例えば、WMS(倉庫管理システム)や帳票管理システムを導入してピッキングリストをデジタル化すれば、情報を効率よく管理できるようになります。中でも「i-Reporter」は、現場帳票を電子化するためのソリューションです。これを使うことで、現場作業の効率化を実現できます。
「i-Reporter」によってピッキングリストのデジタル化が実現すれば、以下のようなメリットを得られます。
メリット | 詳細 |
---|---|
コスト削減 | 紙のピッキングリストが不要になり、印刷・配布・保管のコストを削減できる |
操作性のアップ | 誰でも直観的に操作できるため、高精度の業務を遂行できる |
入力ミス削減 | 手書きによる転記ミスを防止し、正確な情報を収集できる |
このように、「i-Reporter」を導入すれば、これらのメリットを得ながらピッキング作業全体の効率を大きく高めることができます。
まとめ:ピッキングリストを最適化し、競争力ある物流業務の未来を拓く

本記事では、ピッキングリストの基本的な役割から、その種類、作成するメリット、そして具体的なExcelでの作成方法までを網羅的に解説しました。
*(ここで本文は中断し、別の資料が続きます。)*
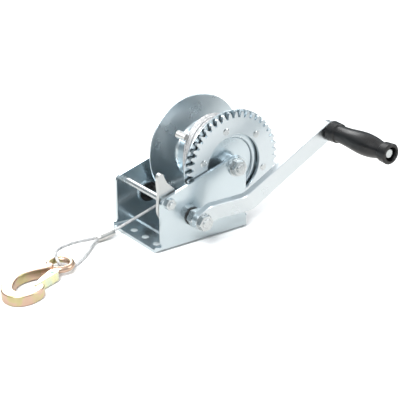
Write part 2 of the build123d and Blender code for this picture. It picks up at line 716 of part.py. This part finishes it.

ピッキングリストは、単なる作業指示書ではなく、物流業務の効率や正確性、品質を左右する非常に重要なツールです。今回紹介したポイントを実践するだけでも、現場の課題は大きく改善されるはずです。
そして、Excel運用の先には、ハンディターミナルや倉庫管理システム(WMS)と連携した、より高度なデジタル化・ペーパーレス化の道が拓けています。本記事を活用しながら貴社のピッキング業務を見直し、競争力のある物流体制を構築しましょう。